Renita Miller named Graduate School associate dean for access, diversity and inclusion
Renita Miller, dean of Berkeley College at Yale University and a former director of studies at Princeton, has been named associate dean for access, diversity and inclusion at Princeton University’s Graduate School. Her appointment is effective July 16.
Miller will oversee the Graduate School’s efforts to enhance the diversity of the graduate student body and to foster a supportive and inclusive community for all graduate students. She worked at Princeton from 2013 through 2015 in a number of academic and administrative roles.
“Renita Miller combines exemplary leadership and administrative skills with real empathy and human insight,” said Sarah-Jane Leslie, dean of the Graduate School and Class of 1943 Professor of Philosophy. “Enhancing and supporting the diversity of Princeton’s graduate student body is one of the Graduate School’s most important challenges, and I have every confidence that Renita will be outstanding in this essential role.”
In her new role, Miller will work with academic departments to increase the access, retention and success of historically underrepresented graduate students, including racial and ethnic minorities, women, first-generation graduate students, low-income students, LGBTQ students, and others. She also will partner with campus offices to develop mentoring, professional development and social engagement programs for graduate students.
“Princeton is an amazing institution, and I am so excited and honored to join the incredible Graduate School team,” Miller said. “The need to deeply engage all facets of diversity, access and inclusion at the graduate level is central to a thriving graduate school community."
At Yale, Miller serves as the chief academic officer for the approximately 400 students who live in Berkeley College, one of the school’s 14 residential colleges. She supervises all aspects of academic programming and policies; manages the college’s staff; provides academic and personal counseling to students; and oversees faculty advisers and the college advising system.
Miller also is a lecturer in Yale’s Department of Political Science, teaching the course “Race, Representation and Education Policy.” Her research focuses on understanding the influence of race and gender in political institutions.
Previously at Princeton, Miller was director of the Graduate School’s Princeton Summer Undergraduate Research Experience (PSURE). The program brings underrepresented undergraduates from across the country to Princeton’s campus during the summer to learn about doctoral studies. The students are mentored through research projects that illuminate the rigors of independent research required of those seeking doctoral degrees.

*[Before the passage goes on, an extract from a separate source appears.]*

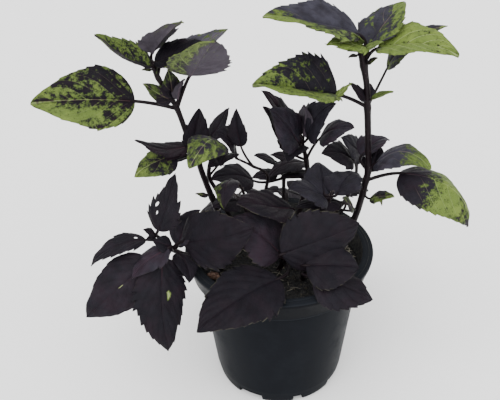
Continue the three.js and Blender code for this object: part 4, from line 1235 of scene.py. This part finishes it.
def make_soil():
    rng = np.random.default_rng(SOIL_SEED)
    form = Form()
    edge_height = SOIL_HEIGHT - SOIL_EDGE_DROP
    up_collar = (edge_height - NECK_HEIGHT) / COLLAR_HEIGHT
    edge_radius = NECK_RADIUS - WALL + (LIP_RADIUS - NECK_RADIUS + WALL) * up_collar - GAP
    points = soil_points(rng, edge_radius, edge_height)
    rings = (len(points) - 2) // SOIL_SIDES
    form.add(points, [(faces, PEAT) for faces in closed_faces(rings, SOIL_SIDES)])

    def spot(reach=0.96):
        radius = edge_radius * reach * math.sqrt(rng.uniform())
        heading = rng.uniform(0, FULL_TURN)
        return radius * math.cos(heading), radius * math.sin(heading)

    for _ in range(CRUMBS):
        crumb = spot()
        size = rng.uniform(*CRUMB_SIZES) ** 1.5 * 0.8
        add_lump(form, rng, *crumb, size, rng.choice([PEAT, PEAT, DARK_CRUMB, BROWN_CRUMB]), 0.25)
    for x, y, size in PERLITE:
        add_lump(form, rng, x, y, size, WHITE_BIT, 0.35)
    for _ in range(SMALL_PERLITE):
        add_lump(form, rng, *spot(), rng.uniform(*SMALL_PERLITE_SIZES), WHITE_BIT, 0.3)
    fibre_spots = [spot(0.9) for _ in range(FIBRES)]
    for x, y, reach, count in FIBRE_TANGLES:
        fibre_spots += [(x + rng.normal(0, reach), y + rng.normal(0, reach)) for _ in range(count)]
    for x, y in fibre_spots:
        if math.hypot(x, y) <= edge_radius * 0.95:
            add_fibre(form, rng, x, y)
    materials = [
        soil_material(),
        grainy_material("dark crumb", (18, 18, 19), (42, 41, 41), 0.8, 0.9, 0.1),
        grainy_material("brown crumb", (36, 33, 31), (72, 68, 62), 0.8, 0.85, 0.1),
        grainy_material("perlite", (150, 147, 140), (196, 193, 187), 1.5, 0.8),
        grainy_material("peat fibre", (104, 100, 90), (158, 152, 136), 0.5, 0.75),
    ]
    form.make("soil_bed", "potting_soil", materials)


def make_chip():
    """A flat six-sided chip with rough sides, tilted on the soil."""
    rng = np.random.default_rng(CHIP_SEED)
    corners = np.array([*CHIP_CORNERS, CHIP_CORNERS[0]]) * (CHIP_LENGTH / 2, CHIP_WIDTH / 2)
    t = np.arange(CHIP_SIDES) * len(CHIP_CORNERS) / CHIP_SIDES
    ring = np.stack([np.interp(t, range(len(corners)), along) for along in corners.T], -1)
    points = []
    for height, grow in CHIP_LAYERS:
        rough = grow > 0.5
        layer = ring * max(grow, 0.02) * (1 + 0.03 * rng.normal(size=(CHIP_SIDES, 1)) * rough)
        z = height * CHIP_HEIGHT / 2 + 0.08 * rng.normal(size=CHIP_SIDES) * rough
        points.append(np.column_stack([layer, z]))
    tilt = Matrix.Rotation(CHIP_TURN, 3, "Z") @ Matrix.Rotation(CHIP_TILT, 3, "Y")
    form = Form()
    form.add(np.concatenate(points) @ np.array(tilt).T + CHIP_PLACE,
             [(grid_faces(len(CHIP_LAYERS), CHIP_SIDES, around=True), 0)])
    form.make("bark_chip_piece", "bark_chip", [bark_material()])


# Floor, light and camera

def make_floor():
    s = Shader("pale floor", roughness=0.85, specular=0.2)
    s.finish(s.mix(s.noise(s.node("ShaderNodeTexCoord", (), "Object"), 3.0), *FLOOR_WHITES))
    corners = np.array([(-1, -1, 0), (1, -1, 0), (1, 1, 0), (-1, 1, 0)]) * FLOOR_REACH
    floor = link_object("floor", plain_mesh("floor", corners, [(0, 1, 2, 3)]))
    floor.data.materials.append(s.material)


def soft_sun(name, heading, height, spread, strength):
    """A wide even light from a heading (0 from the front, 90 from the right) and a height, in degrees."""
    light = bpy.data.lights.new(name, "SUN")
    light.energy = strength
    light.angle = math.radians(spread)
    lamp = link_object(name, light)
    turn, lift = math.radians(heading), math.radians(height)
    out = Vector((math.sin(turn) * math.cos(lift), -math.cos(turn) * math.cos(lift), math.sin(lift)))
    lamp.location = out
    lamp.rotation_mode = "QUATERNION"
    lamp.rotation_quaternion = out.to_track_quat("Z", "Y")


def make_light():
    world = bpy.data.worlds.new("soft studio")
    bpy.context.scene.world = world
    world.use_nodes = True
    background = world.node_tree.nodes["Background"]
    background.inputs["Color"].default_value = (1.0, 1.0, 1.0, 1.0)
    background.inputs["Strength"].default_value = WORLD_STRENGTH
    for row in SUNS:
        soft_sun(*row)


def make_camera():
    camera = link_object("camera", bpy.data.cameras.new("camera"))
    camera.data.lens = CAMERA_LENS
    camera.data.sensor_width = SENSOR_WIDTH
    camera.data.clip_start = NEAREST_SEEN * MM
    camera.location = [value * MM for value in CAMERA_PLACE]
    look = Vector(CAMERA_AIM) - Vector(CAMERA_PLACE)
    camera.rotation_mode = "QUATERNION"
    camera.rotation_quaternion = look.to_track_quat("-Z", "Y") @ Quaternion((0, 0, 1), CAMERA_ROLL)
    bpy.context.scene.camera = camera


shoot_materials = [LeafShader("leaf skin", under=False).painted(),
                   LeafShader("leaf underside", under=True).painted(), stem_material(), hair_material()]
make_pot()
make_soil()
make_chip()
for number, shoot_name in enumerate(ROUTES):
    make_shoot(shoot_name, SEED + number, shoot_materials)
make_floor()
make_light()
make_camera()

“Princeton is a special community where the aims and initiatives toward diversity, access and inclusion are not centered on one individual,” Miller said. “I am looking forward to collaborating on strategic initiatives and programs with the many incredible students, faculty and administrators who are currently contributing to an inclusive Graduate School community.”
For two years Miller was director of studies at Princeton’s Forbes College, where she oversaw academic advising for undergraduates, worked with faculty academic advisers, and developed intellectual and cultural programming for the residential college.
She also was a faculty lecturer in the Princeton Writing Program. She served on a number of University committees, including the Special Taskforce for Diversity, Equity and Inclusion, and advised student groups such as the Princeton Perspective Project and the Hidden Minority Council.
“In my previous positions at Princeton, I always felt like my voice mattered, and this new role allows me to support graduate students as they, too, find and express their voice in academia and the Princeton community,” Miller said. “There are many factors that attracted me to the Graduate School position, but perhaps the most salient reasons were grounded in my passion and commitment around the critical importance of representation, community-building and inclusion in higher education.”
Miller has also taught at Rice University and Texas A&M University. She has been recognized for teaching excellence and has presented her research on the roles of African American and Latino legislators, women in politics, and identity, gender and representation, at academic conferences and workshops.
Her experience includes work as an education consultant and research fellow at the Project for Equity, Representation, and Governance, The Kinder Institute of Urban Research, and the nonprofit organization Education Pioneers.
She earned her bachelor’s degree in business administration from Baylor University and her master’s and doctoral degrees in political science from Rice University with a concentration in public policy, racial and ethnic politics and state politics.